Spelman College Virtual Museum

 

back in 1997, i read an article in Transitions written by Joe Wood. it was titled "The Yellow Negro," and subsequently introduced me to a group of Japanese youth called ganguro who darkened their skin and paid top dollar to have their hair permed into afros.

sure, i'd seen white youth here in the states hang out with black youth, adapt the pimp/stroll/gait, the slang/lingo/lexicon, the whole nine. Bo Derek took it to new heights with those cornrows. and then these Japanese youth were trying to be as black as they could. this was different.

one way for me to talk about the ganguro is with the help of Japanese woodblock prints from the Edo period. Ukioy-e, the floating world, was a time of decadence: new art forms, high fashion, geisha, samurai - codes, honorifics, passages, accoutrements, style-flossing, whips, bling, rhymes, beats, cutting, scratching, fresh gear, dope ropes, b-boy stances, sampling.

i re-present these prints to represent the present while maintaining connections with the past. hip-hop, and therefore black culture (should) do the same thing. although not always receiving a fair cut, if any cut at all, black people have supplied, and continue to supply the world with marketable talents. "you all and your music. you're just so FREE!" this freedom emitted by hip-hop, jazz, gospel, blues, the djembe, speaks, attracts, seduces, mesmerizes, hypnotizes, educates and engulfs.

...blackness...coolness ...freedom...free like we?...they don't know who we be (DMX)...we real cool (Gwendolyn Brooks)...cool like dat (Digable Planets...check the jazz group in the video).

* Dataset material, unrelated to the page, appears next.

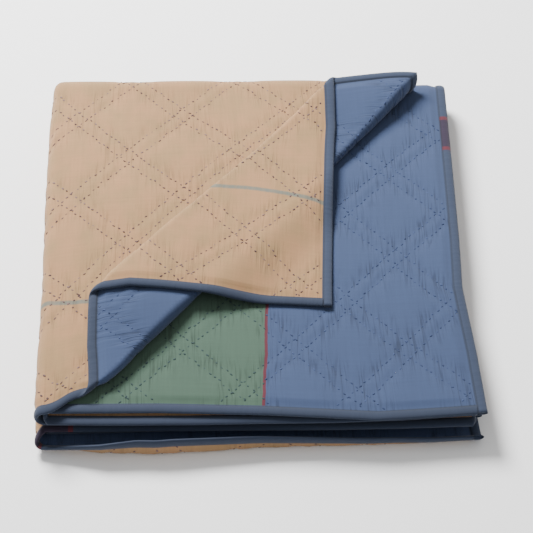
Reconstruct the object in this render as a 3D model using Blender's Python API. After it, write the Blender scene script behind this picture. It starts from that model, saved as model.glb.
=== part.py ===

part of the romantic idea is that we are all mirror images of each other. beyond the ganguro phenomenon, there are many connections between these two cultures; on a good day, the relationship is reciprocal, the dark-faced ganguro may not be popular anymore, but the acquisition of hip-hop accoutrements, both visual and verbal, is vogue, fly, fresh...you get the picture.